Entertainment

CHANGE COMES TO CHINA

ON paper, the idea for the Chinese film “24 City” sounds like a real snoozer.

In reality, it isn’t, thanks to the talents of its director, Jia Zhang-ke, one of China’s leading filmmakers and a poet of the nation’s working class.

(His previous films include “The World,” “Platform” and “Unknown Pleasures,” all of which screened in New York.)

In a blend of fiction and documentary, “24 City” chronicles the loss of a munitions factory in the provincial city of Chengdu and its replacement by a luxury housing complex called 24 City.

By extension, Jia is commenting on China’s embrace of capitalism.
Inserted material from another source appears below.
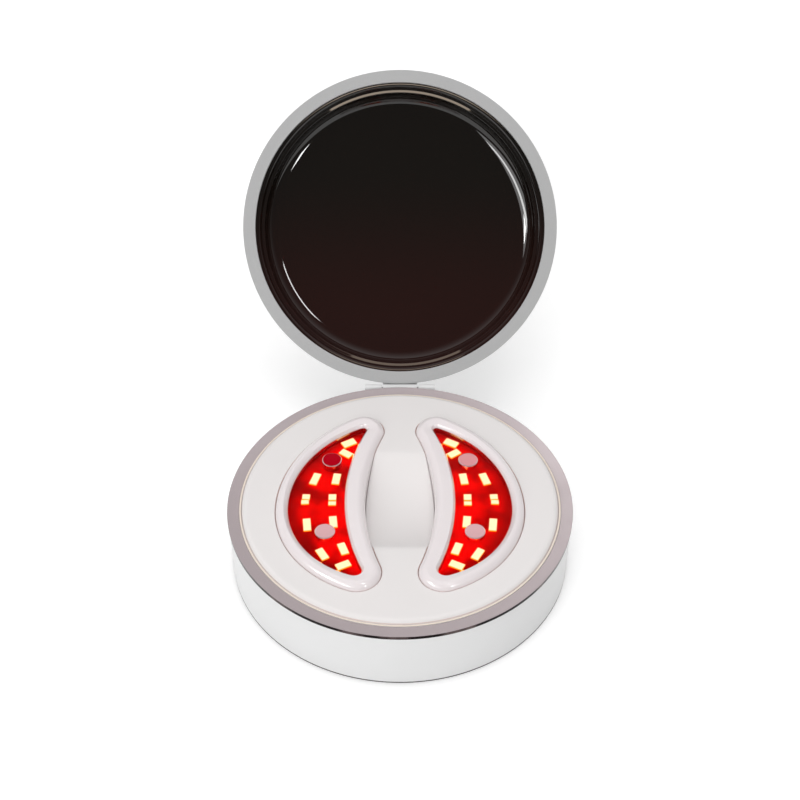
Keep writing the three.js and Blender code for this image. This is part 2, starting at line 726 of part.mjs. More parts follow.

He interviews workers who recount life at the factory. He intersperses their stories with actors delivering scripted tales about the factory.

The result is surprisingly engrossing — even lively, due in part to brief musical numbers inserted amid the interviews.

In a nifty inside joke, popular actress Joan Chen plays a worker who was nicknamed Little Flower because her colleagues thought she resembled the star of a 1978 movie of the same name. (We get to see a clip from that film.)

The star? Why, Joan Chen, of course.

vam@nypost.com

24 CITY

Broken China.

In Mandarin, with English subtitles. Running time: 107 minutes. Not rated (nothing objectionable). At the IFC Center, Sixth Avenue at Third Street.